» **Dataset records**

>> Begin

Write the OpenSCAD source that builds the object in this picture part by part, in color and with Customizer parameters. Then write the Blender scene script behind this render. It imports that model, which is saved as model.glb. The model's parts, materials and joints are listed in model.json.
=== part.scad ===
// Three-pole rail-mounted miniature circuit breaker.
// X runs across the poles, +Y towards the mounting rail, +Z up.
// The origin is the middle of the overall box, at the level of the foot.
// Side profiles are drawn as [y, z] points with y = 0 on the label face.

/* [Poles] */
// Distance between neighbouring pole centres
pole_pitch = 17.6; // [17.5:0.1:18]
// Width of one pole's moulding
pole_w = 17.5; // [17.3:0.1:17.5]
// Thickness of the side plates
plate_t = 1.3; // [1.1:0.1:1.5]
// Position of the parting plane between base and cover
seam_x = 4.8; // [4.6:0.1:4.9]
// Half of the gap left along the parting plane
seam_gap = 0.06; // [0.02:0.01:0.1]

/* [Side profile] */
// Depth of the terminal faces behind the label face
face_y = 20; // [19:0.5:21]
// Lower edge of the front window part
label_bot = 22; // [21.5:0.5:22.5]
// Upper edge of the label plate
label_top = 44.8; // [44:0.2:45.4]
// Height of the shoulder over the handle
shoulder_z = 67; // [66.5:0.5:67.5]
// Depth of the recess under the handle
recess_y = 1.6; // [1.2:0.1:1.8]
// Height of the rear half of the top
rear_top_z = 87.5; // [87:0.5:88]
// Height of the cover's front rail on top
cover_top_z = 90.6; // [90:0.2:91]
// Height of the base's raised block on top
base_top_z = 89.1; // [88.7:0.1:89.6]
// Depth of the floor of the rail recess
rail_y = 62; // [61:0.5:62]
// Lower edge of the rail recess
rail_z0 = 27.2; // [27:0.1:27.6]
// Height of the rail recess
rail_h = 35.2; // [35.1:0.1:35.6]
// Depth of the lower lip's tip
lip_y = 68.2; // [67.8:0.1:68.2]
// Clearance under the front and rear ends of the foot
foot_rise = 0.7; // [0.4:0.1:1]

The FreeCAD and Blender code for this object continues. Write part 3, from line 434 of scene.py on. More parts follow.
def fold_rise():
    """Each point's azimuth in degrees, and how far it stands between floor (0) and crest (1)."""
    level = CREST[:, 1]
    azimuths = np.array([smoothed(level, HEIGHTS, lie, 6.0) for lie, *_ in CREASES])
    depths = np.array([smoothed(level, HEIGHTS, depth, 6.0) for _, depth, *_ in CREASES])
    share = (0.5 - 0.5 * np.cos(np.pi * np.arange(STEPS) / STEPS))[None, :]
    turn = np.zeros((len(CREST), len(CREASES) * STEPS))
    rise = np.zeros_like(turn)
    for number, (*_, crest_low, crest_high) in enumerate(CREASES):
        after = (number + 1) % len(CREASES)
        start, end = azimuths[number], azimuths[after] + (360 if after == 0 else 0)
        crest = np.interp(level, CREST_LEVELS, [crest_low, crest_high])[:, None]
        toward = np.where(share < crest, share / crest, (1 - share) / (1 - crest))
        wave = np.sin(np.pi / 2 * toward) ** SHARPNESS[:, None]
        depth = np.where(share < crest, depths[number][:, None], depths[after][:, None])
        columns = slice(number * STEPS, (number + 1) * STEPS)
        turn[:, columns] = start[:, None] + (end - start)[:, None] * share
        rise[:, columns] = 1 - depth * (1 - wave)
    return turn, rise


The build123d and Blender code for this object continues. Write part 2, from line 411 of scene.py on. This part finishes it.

>> End

» **Work to do**
Can you write out the lines above, from the first one through the one containing "foot_rise = 0.7; // [0.4:0.1:1]", exactly as they appear and nothing more?

» **Completed exercise**
Write the OpenSCAD source that builds the object in this picture part by part, in color and with Customizer parameters. Then write the Blender scene script behind this render. It imports that model, which is saved as model.glb. The model's parts, materials and joints are listed in model.json.
=== part.scad ===
// Three-pole rail-mounted miniature circuit breaker.
// X runs across the poles, +Y towards the mounting rail, +Z up.
// The origin is the middle of the overall box, at the level of the foot.
// Side profiles are drawn as [y, z] points with y = 0 on the label face.

/* [Poles] */
// Distance between neighbouring pole centres
pole_pitch = 17.6; // [17.5:0.1:18]
// Width of one pole's moulding
pole_w = 17.5; // [17.3:0.1:17.5]
// Thickness of the side plates
plate_t = 1.3; // [1.1:0.1:1.5]
// Position of the parting plane between base and cover
seam_x = 4.8; // [4.6:0.1:4.9]
// Half of the gap left along the parting plane
seam_gap = 0.06; // [0.02:0.01:0.1]

/* [Side profile] */
// Depth of the terminal faces behind the label face
face_y = 20; // [19:0.5:21]
// Lower edge of the front window part
label_bot = 22; // [21.5:0.5:22.5]
// Upper edge of the label plate
label_top = 44.8; // [44:0.2:45.4]
// Height of the shoulder over the handle
shoulder_z = 67; // [66.5:0.5:67.5]
// Depth of the recess under the handle
recess_y = 1.6; // [1.2:0.1:1.8]
// Height of the rear half of the top
rear_top_z = 87.5; // [87:0.5:88]
// Height of the cover's front rail on top
cover_top_z = 90.6; // [90:0.2:91]
// Height of the base's raised block on top
base_top_z = 89.1; // [88.7:0.1:89.6]
// Depth of the floor of the rail recess
rail_y = 62; // [61:0.5:62]
// Lower edge of the rail recess
rail_z0 = 27.2; // [27:0.1:27.6]
// Height of the rail recess
rail_h = 35.2; // [35.1:0.1:35.6]
// Depth of the lower lip's tip
lip_y = 68.2; // [67.8:0.1:68.2]
// Clearance under the front and rear ends of the foot
foot_rise = 0.7; // [0.4:0.1:1]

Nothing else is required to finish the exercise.